Sotto un luccichio di luci sospese che simulano il cielo stellato una donna anziana si piega sulle gambe ricurve, rovistando dentro un baule posto all’estremità del palcoscenico, e da un altro baule diagonalmente opposto emerge un vecchio esile, canuto e tremolante. Evocato dal ricordo di lei, torna a condividere la vita con la sua donna e i due si abbracciano sostenendosi con tenerezza, avvinti in una danza che è il riflesso della vita che hanno attraversato insieme.
Allo scoccare della mezzanotte, lo scoppio di un petardo mette in moto la macchina del tempo in un viaggio onirico a ritroso. Il baule è un catalizzatore e tornano a rovistarlo, ricavandone frammenti di esistenza che si riavvolgono all’indietro: cadono le maschere raggrinzite e, assumendo postura dritta, indossano abiti più giovanili, mentre si diffonde una colonna sonora d’antan, i magnifici Anni Sessanta di Edoardo Vianello, Rita Pavone, Mina, Luigi Tenco, Michele, Morandi.
La ballata amorosa attraverso la mimica e la gestualità esprime un’intimità emotiva di gesti teneri e piccoli screzi, momenti di evasione e romantiche malinconie fino all’arrivo di un figlio, mentre ringiovaniscono fissando delle istantanee tramite gli oggetti che scaturiscono dal baule, indietreggiando fino al primo incontro al mare, giovanissimi e innamorati.
Separati dalla morte ma vitalizzati dalla forza dell’amore, i due coniugi tornano a riavvolgere il fil rouge di quell’amore, ammaliati dal suono del carillon.

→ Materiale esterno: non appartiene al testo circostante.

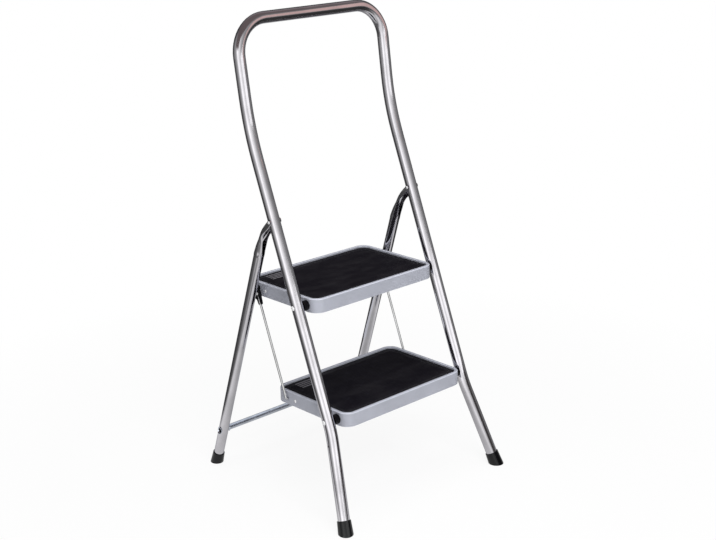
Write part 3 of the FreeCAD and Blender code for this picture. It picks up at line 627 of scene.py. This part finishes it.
def crossbar_card():
    """A level card over the crossbar that only metal mirrors."""
    mesh = level_mesh("crossbar_card", *CROSSBAR_CARD_X, *CROSSBAR_CARD_Y, CROSSBAR_CARD_HEIGHT)
    m, glow = glowing("crossbar_card", CROSSBAR_CARD_COLOUR)
    only_mirrored(stage_object("crossbar_card", mesh, m))


def floor_sheet():
    """White sheet under the stool as metal mirrors it: dim below the stool in a painted shadow of
    the stool, faded at its edge.
    """
    half = SHEET_SIZE / 2
    mesh = level_mesh("floor_sheet", -half, half, -half, half, 0)
    m, glow = glowing("floor_sheet")
    away = m.distance()
    # Painted shadow: the sheet glows dimmer below the stool, where the stool would shade the
    # floor.
    light = m.level(away, SHEET_PAINTED_SHADOW_END, SHEET_BRIGHT_START, SHEET_PAINTED_SHADOW_LEVEL, SHEET_BRIGHT_LEVEL)
    m.feed(glow.inputs["Strength"], light)
    clear = m.node("ShaderNodeBsdfTransparent")
    there = m.level(away, SHEET_FADE_START, SHEET_FADE_END, to_low=1.0, to_high=0.0)
    m.surface(m.either_shader(there, clear, glow))
    made = stage_object("floor_sheet", mesh, m)
    made.location = (0, 0, SHEET_HEIGHT)
    only_mirrored(made)


def lamp(name, azimuth, elevation, distance, size, energy):
    """A square lamp aimed at the stool. Metal mirrors the dome in its place."""
    data = bpy.data.lights.new(name, "AREA")
    data.shape = "SQUARE"
    data.size = size
    data.energy = energy
    made = add_object(name, data)
    a, e = math.radians(azimuth), math.radians(elevation)
    out = Vector((math.sin(a) * math.cos(e), -math.cos(a) * math.cos(e), math.sin(e)))
    made.location = LAMP_AIM + out * distance
    made.rotation_mode = "QUATERNION"
    made.rotation_quaternion = out.to_track_quat("Z", "Y")
    made.visible_glossy = False


def camera():
    az, el, roll = (math.radians(v) for v in (CAMERA_AZIMUTH, CAMERA_ELEVATION, CAMERA_ROLL))
    ahead = Vector((math.sin(az) * math.cos(el), math.cos(az) * math.cos(el), -math.sin(el)))
    right = ahead.cross(Vector((0, 0, 1))).normalized()
    above = right.cross(ahead)
    turned = math.cos(roll) * right + math.sin(roll) * above
    upright = turned.cross(ahead)
    data = bpy.data.cameras.new("camera")
    data.lens = CAMERA_LENS
    data.sensor_width = SENSOR_WIDTH
    made = add_object("camera", data)
    made.matrix_world = Matrix((turned, upright, -ahead)).transposed().to_4x4()
    made.location = CAMERA_TARGET - ahead * CAMERA_DISTANCE
    bpy.context.scene.camera = made


mat_panels()
world()
floor()
dome()
floor_sheet()
for row in (WARM_CARD, FRONT_BOX, DARK_CARD):
    card(*row)
crossbar_card()
for row in LAMPS:
    lamp(*row)
camera()
bpy.context.scene.view_settings.view_transform = "Standard"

Mentre la vita scorre a ritroso dalla vecchiaia all’adolescenza vanno all’indietro anche i ritmi musicali e i balli che la coppia esegue, liberandosi di strati di indumenti fino a rimanere in costume, al mare da adolescenti quando lei sogna di fare l’astronauta e lui il falegname e pensa di regalarle un castello. Il baule è una wunderkammer (camera delle meraviglie) che fornisce materiale per dare corpo al mosaico dei ricordi e lenire la solitudine: palloncini, un bambolotto accudito amorevolmente da entrambi, coriandoli, un abito da sposa, un petardo, un pacco regalo, una bottiglia di spumante, gli abiti di paillettes del concorso di milonga cui parteciparono sbaragliando tutti perché “I cchiù bravi du Munnu”.
Non ci sono dialoghi, fungono da filo conduttore la gestualità abbinata a suoni sincopati, quasi un grammelot, e la suggestione delle canzoni, da “Lontano lontano” di Tenco a “E se domani” di Mina, “Natale” di De Gregori, “Il ballo del Mattone” della Pavone, “Se mi vuoi lasciare” di Michele, “Watussi” di Vianello, “Fatti mandare dalla mamma” di Morandi, con i balli dal tango al twist, dall’hully-gully al ballo della mattonella, cui forsennatamente si lasciano andare.
Quando tutto il contenuto dei bauli è disseminato a terra, la vita della coppia ritorna al punto di partenza, sulle note di “Tango delle capinere” con la voce di Nilla Pizzi. La donna solleva tra le braccia il corpo esanime del marito e lo depone nel baule da cui era fuoriuscito, tutto è compiuto mentre in sottofondo aleggia un tango di Piazzolla.
Ritmo ed espressività corporea sono i personali stilemi del teatro di Emma Dante, in cui il corpo dell’attore veicola il messaggio quando il testo è scarno o addirittura incomprensibile. Il ritmo, elemento fondante, si intensifica e si fa movimento scenico, mentre la vita è la vera protagonista e il linguaggio dialettale è corollario alla potenza delle immagini evocative. Teatro carnale, arricchito nel finale da uno scambio di battute, taglienti e sincopate nell’icastico dialetto palermitano, a sostegno dell’impalcatura della messinscena.
Questo mosaico dei ricordi di chi è sopravvissuto all’altro è l’approfondimento di Ballarini, appartenente alla Trilogia degli occhiali, che la regista siciliana dedica alla generazione dei suoi genitori e particolarmente al padre.
Manuela Lo Sicco e Sabino Civilleri tornano a interpretare i due innamorati senza nome, credibili e performanti in tutte le fasi della vita dei personaggi, a tratti clowneschi, sempre teneramente emozionanti.
La regista riporta in epigrafe alle sue note i versi di Alda Merini: “So che un amore/può diventare bianco/come quando si vede un’alba/che si credeva perduta”.